Hace años, mientras mi esposo y yo visitábamos el Museo Smithsoniano del Aire y el Espacio, en Washington, Estados Unidos, vimos que había un cochecito de bebé sin nadie cerca. Supusimos que los padres lo habían dejado allí y que estaban acarreando a su hijo en brazos, pero, cuando nos acercamos, había un bebé durmiendo. ¿Dónde estaban los padres… algún hermano… una niñera? Nos quedamos allí un rato antes de llamar a un empleado del museo. ¡Nadie aparecía para reclamar al precioso niño! La última vez que lo vimos, estaban llevándolo en su cochecito a un lugar seguro.
Esa experiencia me hizo pensar en cómo será sentirse abandonado.
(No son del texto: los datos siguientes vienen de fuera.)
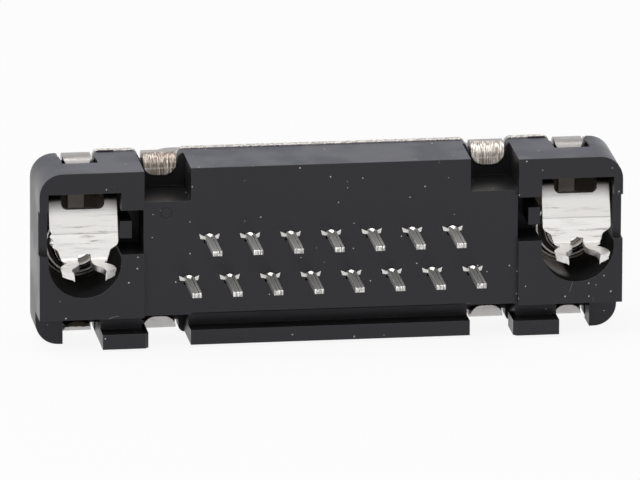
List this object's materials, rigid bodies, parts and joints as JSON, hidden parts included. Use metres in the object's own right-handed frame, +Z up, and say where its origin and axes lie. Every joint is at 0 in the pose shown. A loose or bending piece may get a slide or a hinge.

Es una sensación tremenda que nadie se preocupe por uno; un sentimiento terriblemente doloroso. Pero aunque la gente nos abandone, el amor y la presencia de Dios están asegurados. Él promete que nunca nos dejará (Deuteronomio 31:8), que estará con nosotros dondequiera que vayamos, «todos los días, hasta el fin del mundo» (Mateo 28:20).
El Señor nunca dejará de cumplir lo que les prometió a sus hijos. Aunque los demás nos hayan abandonado, podemos confiar en su promesa de que nada «nos separará del amor de Cristo» (Romanos 8:35-39).